Now, after doing a reboot the nouveau driver is still loaded for the Nvidia card. If I blacklist it in a separate modprobe.d
file, the boot process freezes during the systemd messages.
My assumption is that the vfio-pci
driver couldn’t be found/loaded and that is why it falls back to the nouveau driver and why it can’t continue booting if I blacklist that one. However, the vfio-pci module does exist:
# modinfo vfio-pci
filename: /lib/modules/4.13.9-200.fc26.x86_64/kernel/drivers/vfio/pci/vfio-pci.ko.xz
description: VFIO PCI - User Level meta-driver
author: Alex Williamson <[email protected]>
license: GPL v2
version: 0.2
srcversion: DB8F55EC2187EC83F7E71EA
depends: vfio,irqbypass,vfio_virqfd
intree: Y
name: vfio_pci
vermagic: 4.13.9-200.fc26.x86_64 SMP mod_unload
signat: PKCS#7
signer:
sig_key:
sig_hashalgo: md4
parm: ids:Initial PCI IDs to add to the vfio driver, format is "vendor:device[:subvendor[:subdevice[:class[:class_mask]]]]" and multiple comma separated entries can be specified (string)
parm: nointxmask:Disable support for PCI 2.3 style INTx masking. If this resolves problems for specific devices, report lspci -vvvxxx to [email protected] so the device can be fixed automatically via the broken_intx_masking flag. (bool)
parm: disable_vga:Disable VGA resource access through vfio-pci (bool)
parm: disable_idle_d3:Disable using the PCI D3 low power state for idle, unused devices (bool)
I’d also like to add that I am using Fedora’s built-in full-disk-encryption (LVM on LUKS, unencrypted /boot
) but I don’t think that should be an issue here.
Does someone know what could be wrong here or how I can go about to debug this?
EDIT: I went through the journalctl
and found the following line, which doesn’t make sense to me currently:
dracut-pre-udev[385]: modprobe: FATAL: Module vfio-pci not found in directory /lib/modules/4.13.9-200.fc26.x86_64
Because when I run find
in the mentioned directory there is the corresponding module:
# find /lib/modules/4.13.9-200.fc26.x86_64 | grep vfio
/lib/modules/4.13.9-200.fc26.x86_64/kernel/drivers/vfio
/lib/modules/4.13.9-200.fc26.x86_64/kernel/drivers/vfio/vfio_iommu_type1.ko.xz
/lib/modules/4.13.9-200.fc26.x86_64/kernel/drivers/vfio/vfio_virqfd.ko.xz
/lib/modules/4.13.9-200.fc26.x86_64/kernel/drivers/vfio/pci
/lib/modules/4.13.9-200.fc26.x86_64/kernel/drivers/vfio/pci/vfio-pci.ko.xz
/lib/modules/4.13.9-200.fc26.x86_64/kernel/drivers/vfio/vfio.ko.xz
/lib/modules/4.13.9-200.fc26.x86_64/kernel/drivers/vfio/mdev
/lib/modules/4.13.9-200.fc26.x86_64/kernel/drivers/vfio/mdev/vfio_mdev.ko.xz
/lib/modules/4.13.9-200.fc26.x86_64/kernel/drivers/vfio/mdev/mdev.ko.xz
It seems like that line from journalctl
was logged before the root partition was unlocked and mounted, but shouldn’t have dracut
copied the module to the boot partition, so it can be loaded before the LUKS container is unlocked?
EDIT2: After running lsinitrd | less
I noticed that the vfio-pci
kernel module was indeed missing from the initram-image, so I ran dracut
again, now adding --add-drivers vfio-pci
to the command.

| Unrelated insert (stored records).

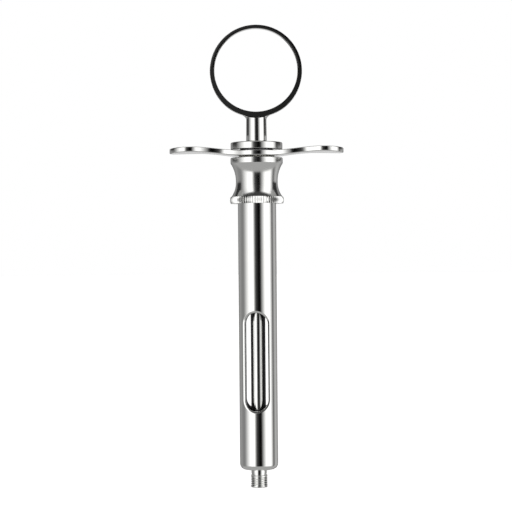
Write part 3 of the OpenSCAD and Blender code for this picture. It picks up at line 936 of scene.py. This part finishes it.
class SYRINGE_OT_stage(bpy.types.Operator):
    """Set up the pale floor, the soft studio light and the camera"""

    bl_idname = "syringe.stage"
    bl_label = "Stage"

    def execute(self, context):
        self.floor(context)
        self.light(context)
        self.camera(context)
        context.scene.view_settings.view_transform = "Standard"
        return {"FINISHED"}

    @staticmethod
    def floor(context):
        """A wide pale floor. The metal mirrors the studio's lower half in its place."""
        clear_selection()
        bpy.ops.mesh.primitive_circle_add(
            vertices=128, radius=6, fill_type="NGON", location=(0, 0, -0.2 * MM))
        floor = name_new("pale_floor")
        material, tree = new_material("Pale matt floor")
        tint = (*context.scene.syringe_colours.floor, 1)
        lift = 0.78
        matt = add(tree, "ShaderNodeBsdfDiffuse", {"Color": tint})
        glow = add(tree, "ShaderNodeEmission", {"Color": tint, "Strength": lift})
        both = add(tree, "ShaderNodeAddShader", {0: matt.outputs[0], 1: glow.outputs[0]})
        add(tree, "ShaderNodeOutputMaterial", {"Surface": both.outputs[0]})
        floor.data.materials.append(material)
        floor.visible_glossy = False

    @staticmethod
    def light(context):
        """Soft light from all round, as in a small studio, in front of white paper."""
        world = bpy.data.worlds.new("Soft studio")
        world.use_nodes = True
        context.scene.world = world
        tree = world.node_tree
        tree.nodes.clear()
        where = add(tree, "ShaderNodeTexCoord").outputs["Generated"]
        parts = add(tree, "ShaderNodeSeparateXYZ", {0: where}).outputs
        back, height = parts["Y"], parts["Z"]
        towards = add(tree, "ShaderNodeMath", {0: back, 1: -1}, operation="MULTIPLY")
        angle = add(tree, "ShaderNodeMath", {0: parts["X"], 1: towards.outputs[0]},
                    operation="ARCTAN2")
        ring = add(tree, "ShaderNodeValToRGB",
                   {"Fac": mapped(tree, angle.outputs[0], -math.pi, math.pi)})
        stops = ring.color_ramp.elements
        while len(stops) < len(STUDIO):
            stops.new(1)
        for stop, (degrees, grey) in zip(stops, STUDIO):
            stop.position = (degrees + 180) / 360
            stop.color = (grey, grey, grey, 1)

        def laid_over(glow, share, grey):
            return mixed(tree, share, glow, (grey, grey, grey, 1))

        # the walls on both sides behind are dark above a height
        beside = add(tree, "ShaderNodeMath", {0: back, 1: 0.42}, operation="SUBTRACT")
        off = add(tree, "ShaderNodeMath", {0: beside.outputs[0]}, operation="ABSOLUTE")
        walls = mapped(tree, off.outputs[0], 0.4, 0.2)
        dark = mapped(tree, height, 0.058, 0.075, 0, walls)
        glow = laid_over(ring.outputs["Color"], dark, WALL_GREY)
        # the paper behind, seen low down in faces that look at the floor
        paper = mapped(tree, back, 0.975, 0.99)
        glow = laid_over(glow, mapped(tree, height, -0.02, -0.05, 0, paper), PAPER_GREY)
        for start, stop, grey in LIMITS:
            past = mapped(tree, height, start, stop, interpolation="SMOOTHSTEP")
            glow = laid_over(glow, past, grey)
        # a soft box high up behind, for the flat faces seen from above
        facing = add(tree, "ShaderNodeVectorMath", {0: where, 1: (0, 0.5, 0.87)},
                     operation="DOT_PRODUCT")
        box = mapped(tree, facing.outputs["Value"], 0.92, 0.99, interpolation="SMOOTHSTEP")
        glow = laid_over(glow, box, BOX_GREY)
        studio = add(tree, "ShaderNodeBackground", {"Color": glow, "Strength": 1})
        white = add(tree, "ShaderNodeBackground", {"Color": (1, 1, 1, 1), "Strength": 1})
        seen = add(tree, "ShaderNodeLightPath").outputs["Is Camera Ray"]
        both = add(tree, "ShaderNodeMixShader",
                   {0: seen, 1: studio.outputs[0], 2: white.outputs[0]})
        add(tree, "ShaderNodeOutputWorld", {"Surface": both.outputs[0]})

    @staticmethod
    def camera(context):
        """A long lens, level with the middle of the syringe, leaning by about half a degree."""
        aside, away, height, lean = -0.47, 533, 76.93, 0.475
        data = bpy.data.cameras.new("Camera")
        data.lens = 112.5
        data.clip_start = 0.01
        camera = bpy.data.objects.new("Camera", data)
        context.scene.collection.objects.link(camera)
        camera.location = (aside * MM, -away * MM, height * MM)
        camera.rotation_euler = (math.pi / 2, math.radians(lean), 0)
        context.scene.camera = camera


# ---------------------------------------------------------------- panel and run

PIECES = (
    SYRINGE_OT_barrel, SYRINGE_OT_needle_tip, SYRINGE_OT_grip_nut, SYRINGE_OT_head,
    SYRINGE_OT_thrust, SYRINGE_OT_finger_plate, SYRINGE_OT_plunger, SYRINGE_OT_thumb_ring,
    SYRINGE_OT_stage,
)


class SYRINGE_PT_panel(bpy.types.Panel):
    """Lists the syringe's pieces in the sidebar"""

    bl_idname = "SYRINGE_PT_panel"
    bl_label = "Dental syringe"
    bl_space_type = "VIEW_3D"
    bl_region_type = "UI"
    bl_category = "Syringe"

    def draw(self, context):
        for group in (context.scene.syringe_sizes, context.scene.syringe_colours):
            box = self.layout.box()
            for name in group.__annotations__:
                box.prop(group, name)
        for piece in PIECES:
            self.layout.operator(piece.bl_idname)


CLASSES = (SyringeSizes, SyringeColours, *PIECES, SYRINGE_PT_panel)


def register():
    for cls in CLASSES:
        bpy.utils.register_class(cls)
    bpy.types.Scene.syringe_sizes = bpy.props.PointerProperty(type=SyringeSizes)
    bpy.types.Scene.syringe_colours = bpy.props.PointerProperty(type=SyringeColours)


def unregister():
    del bpy.types.Scene.syringe_colours
    del bpy.types.Scene.syringe_sizes
    for cls in reversed(CLASSES):
        bpy.utils.unregister_class(cls)


def main():
    register()
    for piece in PIECES:
        group, name = piece.bl_idname.split(".")
        getattr(getattr(bpy.ops, group), name)()


if __name__ == "__main__":
    main()
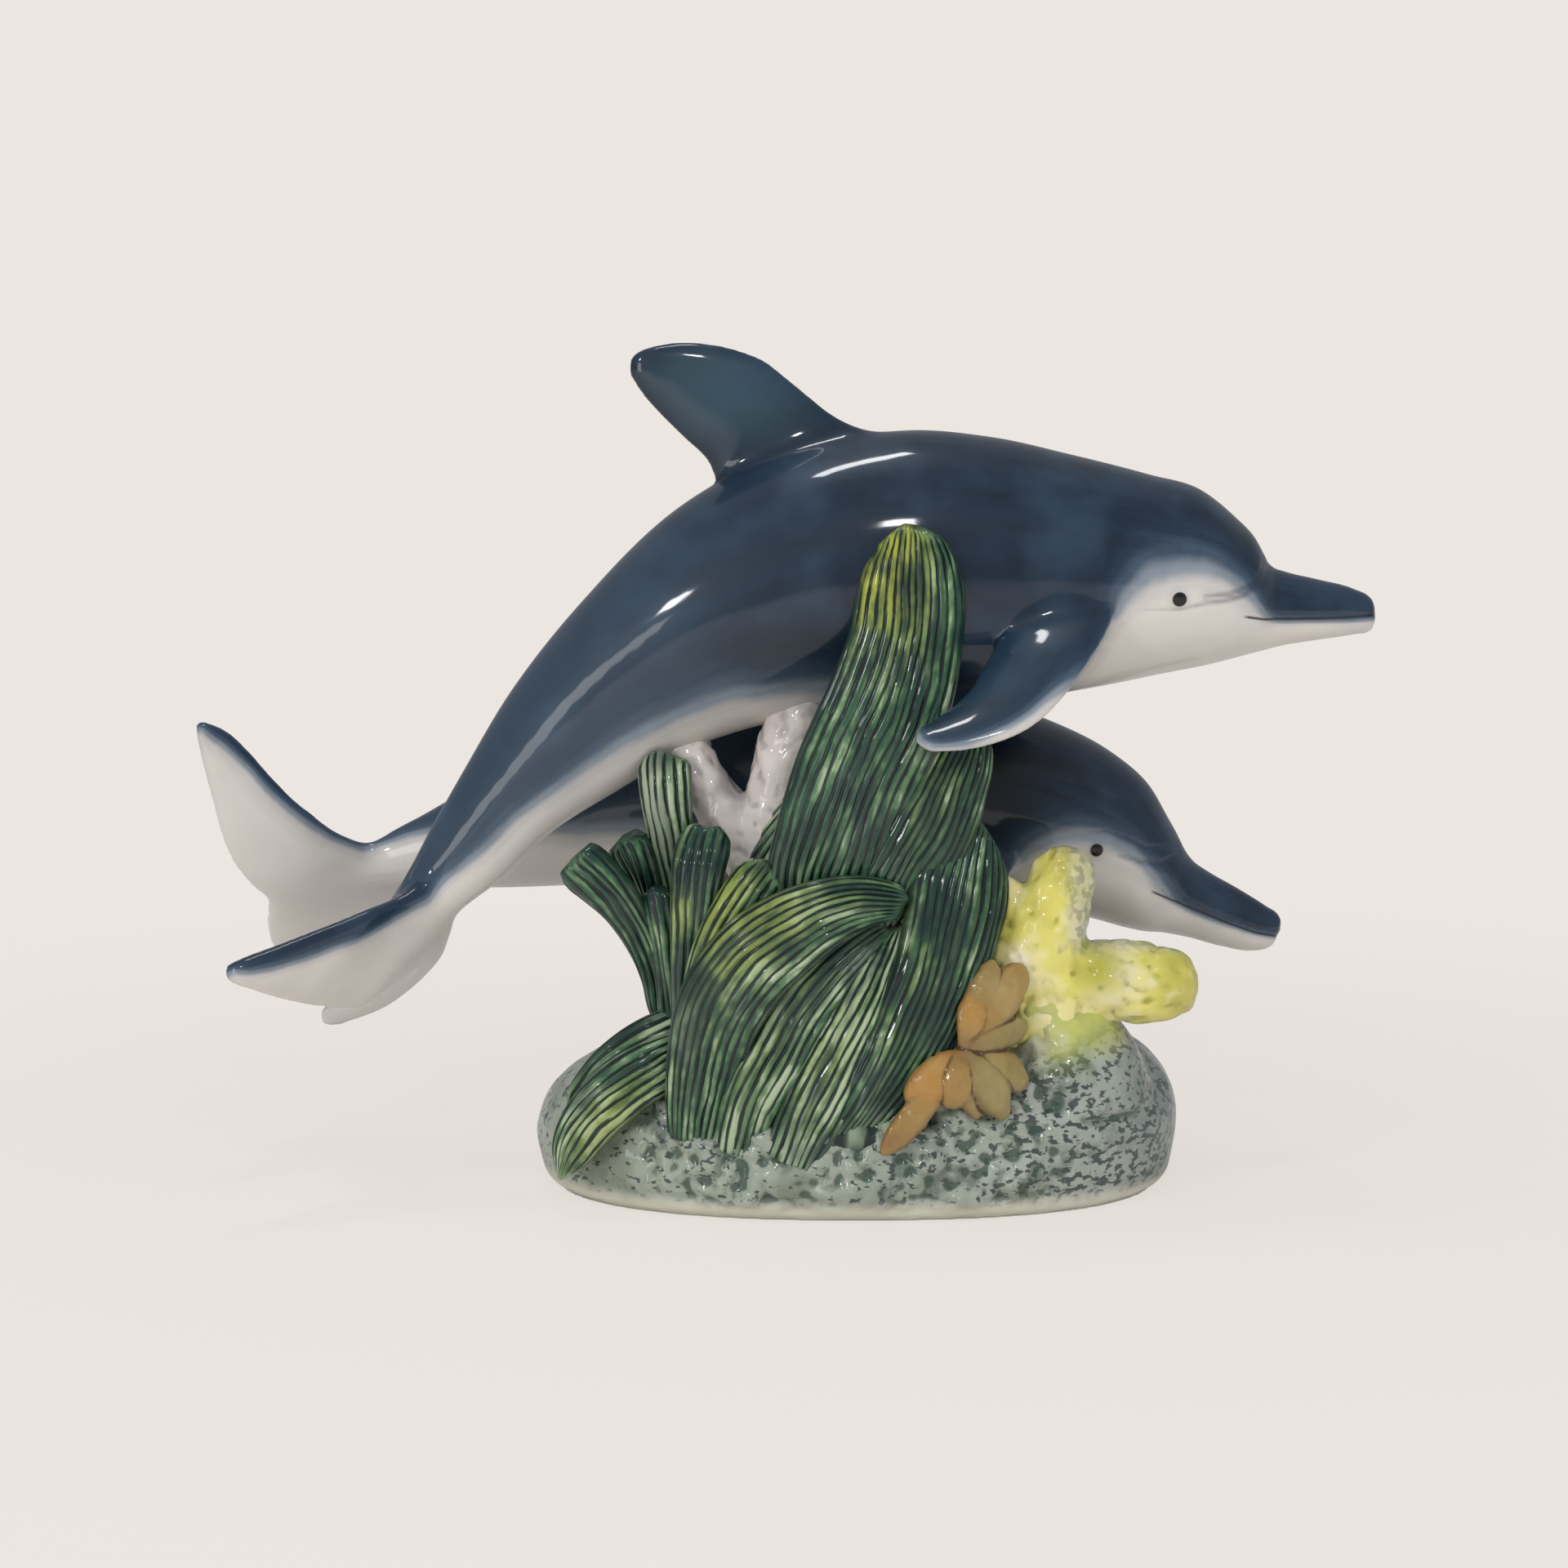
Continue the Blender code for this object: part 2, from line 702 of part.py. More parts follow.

I verified the process by running lsinitrd | less
again, and now the above mentioned directories are copied over too.
However, when I try rebooting with the card installed the system freezes at a black screen after I entered the password at the LUKS prompt. journalctl
shows that vfio-pci
now claims the device IDs, but there is still something not working right.